For both nodes and relationships, header information must be associated with the data.
Header information contains an ID to uniquely identify the record, optional node labels or relationship types, and names for the properties representing the imported data.
A CSV can have a header row, or you can place the header information in a separate file.

CSV file for nodes: Beat

Here is portion of the beats.csv file with embedded header information for loading nodes of type Beat:

id:ID(beat-ref),:LABEL
1132,Beat
0813,Beat
0513,Beat

The beats.csv records represent data that will be loaded into a node with the label Beat. The id value is used to create the id property for the node. The ID(beat-ref) is used to store a reference to the node that is created so that it can be used later in the import.

CSV files for nodes: Crime

Here is an example of the crimes_header.csv header file for loading nodes of type Crime:

id:ID(crime-ref),:LABEL,date,description

And here is a portion of the associated crimes.csv file for loading nodes of type Crime:

8920441,Crime,12/07/2012 07:50:00 AM,AUTOMOBILE
4730813,Crime,05/09/2006 08:20:00 AM,POCKET-PICKING
7150780,Crime,09/28/2009 01:00:00 AM,CHILD ABANDONMENT
4556970,Crime,12/16/2005 08:39:24 PM,POSS: CANNABIS 30GMS OR LESS
9442492,Crime,12/28/2013 12:15:00 PM,OVER $500

The id value is used to create the id property for the node. The label for the node will be Crime. The date and description values are used to create the respective properties for each node. The ID(crime-ref) is used to store a reference to the node that is created so that it can be used later in the import.

CSV file for nodes: PrimaryType

Here is a portion of the primaryTypes.csv file for loading these nodes:

id:ID(primarytype-ref)
ARSON
OBSCENITY
ROBBERY
THEFT
CRIM SEXUAL ASSAULT
BURGLARY

The id value is used to create the id property for the node. The label to be used for creating the node is not specified in the header or the data so it will need to be specified in our argument to perform the import.
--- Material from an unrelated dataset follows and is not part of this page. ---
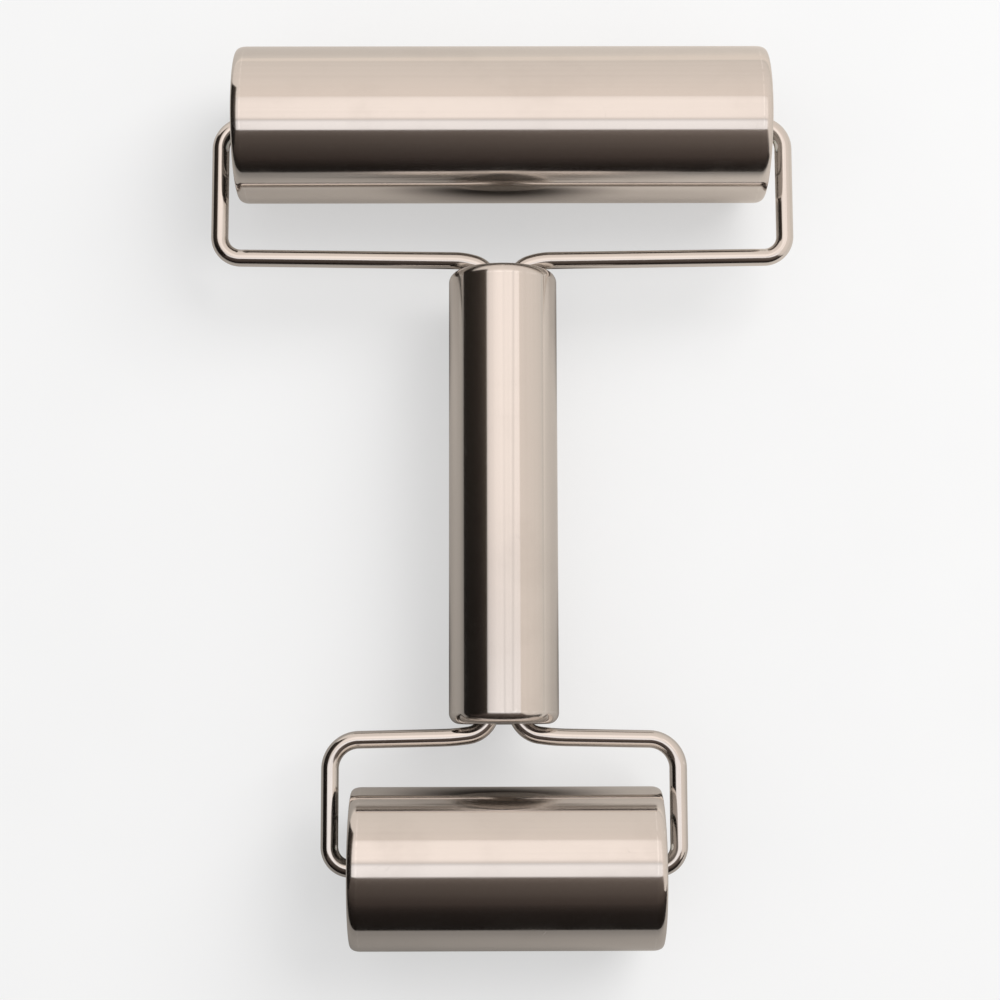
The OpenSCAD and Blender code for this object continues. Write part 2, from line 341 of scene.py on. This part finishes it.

CSV files for relationships

CSV files for loading relationships contain a row for every relationship where the ID for the starting and ending node is specified, as well as the relationship type.

Here is a portion of the crimesBeats.csv file that will be used to create the :ON_BEAT relationships between Crime and Beat nodes:

:START_ID(crime-ref),:END_ID(beat-ref),:TYPE
6978096,0911,ON_BEAT
3170923,2511,ON_BEAT
3073515,1012,ON_BEAT
8157905,0113,ON_BEAT

When the import tool processes this file, it has already saved references to the Crime and Beat nodes previously created. We specify the relationship to be created between the Crime and Beat nodes using the :TYPE column, in this case, ON_BEAT.

Here is a portion of a portion of the crimesPrimaryTypes.csv file that will be used to create the relationships between the Crime nodes and the nodes that contain the CrimeType data:

:START_ID(crime-ref),:END_ID(primarytype-ref)
5221115,NARCOTICS
4522835,DECEPTIVE PRACTICE
3432518,BATTERY
6439993,CRIMINAL TRESPASS

When the import tool processes this file, it has already saved references to the Crime and PrimaryType nodes previously created. There is no relationship specified in the data so we need to specify it in our argument when we import the data.

The relationship, :TYPE is not specified in this file so it will be specified in the arguments when you load the data from this file.

Importing the data

After you have created or obtained the CSV files for the data, you import the data. The data import creates a database so the database you specify must either be empty or will not exist.

Here is the simplified syntax for creating a database from CSV files:

neo4j-admin import
  --database <database-name>
  --nodes [<rheader-csv-file-1>,]<csv-file-1>
  --nodes=<Label>=[<rheader-csv-file-2>,]<csv-file-2>
  --relationships [<jheader-csv-file-1>,]<join-csv-file-1>
  --relationships=<REL_TYPE>=[<jheader-csv-file-2>,]<join-csv-file-2>
  --trim-strings=true
  > import.out

This simplified syntax shows examples of specifying the Label for a node CSV file as well as a relationship type for a relationship CSV file In most cases, you will want to use the trim-strings argument to ensure that leading or trailing spaces are not included in the data imported.

You must not have a space after the "," when specifying a header file with the CSV file.

You can refer to the documentation for details for using the import tool. Note that it is possible to specify regular expressions for the files specified when you import.

Example: Importing the data

Here is the what you will be doing in the next exercise to use the import command of neo4j-admin to create a database and import CSV files.

Exercise: Importing data with the import command of neo4j-admin

In the query edit pane of Neo4j Browser, execute the browser command:

:play 4.0-intro-neo4j-exercises

and follow the instructions for Exercise 18.

This exercise has 5 steps. Estimated time to complete: 15 minutes.

Check your understanding

Question 1

Before you will import data using neo4j-admin, what is one thing you must do?

Select the correct answer.

Create the database.
Ensure the database does not exist.
Create the constraints in the database.
Create the indexes in the database.

Question 2

Suppose that part of the import command that you issue to neo4j-admin looks like this:

--nodes products_header.csv,products.csv

For this part of the import, where does the import process get information about the node labels?

Select the correct answers.

The products_header.csv file must have a field, USE_LABEL.
The products_header.csv file must have a field, :LABEL.
The products.csv file must have the label name in the corresponding USE_LABEL column.
The products.csv file must have the label name in corresponding the :LABEL column.

Question 3

Suppose you want to import data using six node CSV files and eight relationship CSV files. How many times must you execute the import process using neo4j-admin?